Stocks rose on Wall Street Monday and remained near record highs set last week after investors welcomed an update from the Federal Reserve.
The central bank signaled that it will maintain low interest rates as the economy continues recovering from the pandemic. Markets have been choppy as investors tried to gauge how much and how quickly the Fed will ease its support.
The S&P 500 rose 0.5 percent as of 11:30 a.m. The Dow Jones Industrial Average rose 34 points, or 0.1 percent, to 35,489 and the Nasdaq rose 0.8 percent.
Technology stocks, which benefit from low interest rates, did much of the heavy lifting for the broader market. Health care companies also had solid gains and helped lift the benchmark S&P 500.
Bond yields edged lower. The yield on the 10-year Treasury fell to 1.29 percent from 1.31 percent late Friday.
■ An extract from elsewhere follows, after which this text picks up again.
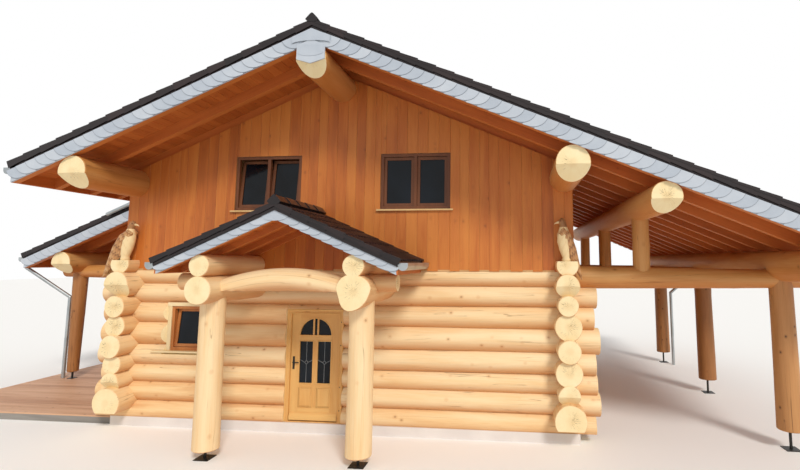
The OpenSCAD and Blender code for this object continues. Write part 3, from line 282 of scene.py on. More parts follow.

Energy prices were mixed as the the full impact of Hurricane Ida is still being assessed. The storm will likely take a toll on the energy, chemical, and shipping industries that have major hubs along the Gulf Coast, but the impact on the overall U.S. economy should be modest so long as damage estimates don’t rise sharply and refinery shutdowns are not prolonged, economists suggested.
Crude oil prices rose 0.1 percent, while natural gas prices slumped 3.1 percent as Colonial Pipeline shut down deliveries in the south until it can assess damage from the storm.
Deal news helped lift several stocks. Affirm soared 45.5 percent after the payments company announced a deal last week with Amazon to offer shoppers a buy-now-pay-later option that doesn’t involve credit cards. Hill-Rom Holdings jumped 10.5 percent following reports that Baxter International is interested in buying the medical technology company.
Investors have several key economic reports to look forward to this week, including consumer confidence on Tuesday and the closely watched monthly employment survey from the Labor Department on Friday. Both could help investors better gauge the economic recovery’s path as it faces some resistance from a surge in virus cases because of the more contagious delta variant.